In summary, I believe it's just an empirical formula. More advanced topics can be found in some biostatistics textbooks (very similar to monitoring the breakout of a flu or the like.)
The code implements statistics (in this case the "baseline trend"), you should educate yourself on that and everything becomes clearer. Wikibooks has a good instroduction.
The algorithm takes into account that new pages are by definition more unpopular than existing ones (because - for example - they are linked from relatively few other places) and suggests that those new pages will grow in popularity over time.
error is the error margin the system expects for its prognoses. The higher error is, the more unlikely the trend will continue as expected.
The reason for moderating the measure by the volume of clicks is not to penalise popular pages but to make sure that you can compare large and small changes with a single measure. If you just use y2 - y1 you will only ever see the click changes on large volume pages. What this is trying to express is "significant" change. 1000 clicks change if you attract 100 clicks is really significant. 1000 click change if you attract 100,000 is less so. What this formula is trying to do is make both of these visible.
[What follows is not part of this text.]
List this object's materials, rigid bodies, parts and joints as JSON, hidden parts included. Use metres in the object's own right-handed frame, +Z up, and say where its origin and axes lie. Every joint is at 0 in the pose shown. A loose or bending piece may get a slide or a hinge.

Try it out at a few different scales in Excel, you'll get a good view of how it operates.
Hope that helps.
another way to look at it is this:
suppose your page and my page are made at same day, and ur page gets total views about ten million, and mine about 1 million till some point. then suppose the slope at some point is a million for me, and 0.5 million for you. if u just use slope, then i win, but ur page already had more views per day at that point, urs were having 5 million, and mine 1 million, so that a million on mine still makes it 2 million, and urs is 5.5 million for that day. so may be this scaling concept is to try to adjust the results to show that ur page is also good as a trend setter, and its slope is less but it already was more popular, but the scaling is only a log factor, so doesnt seem too problematic to me.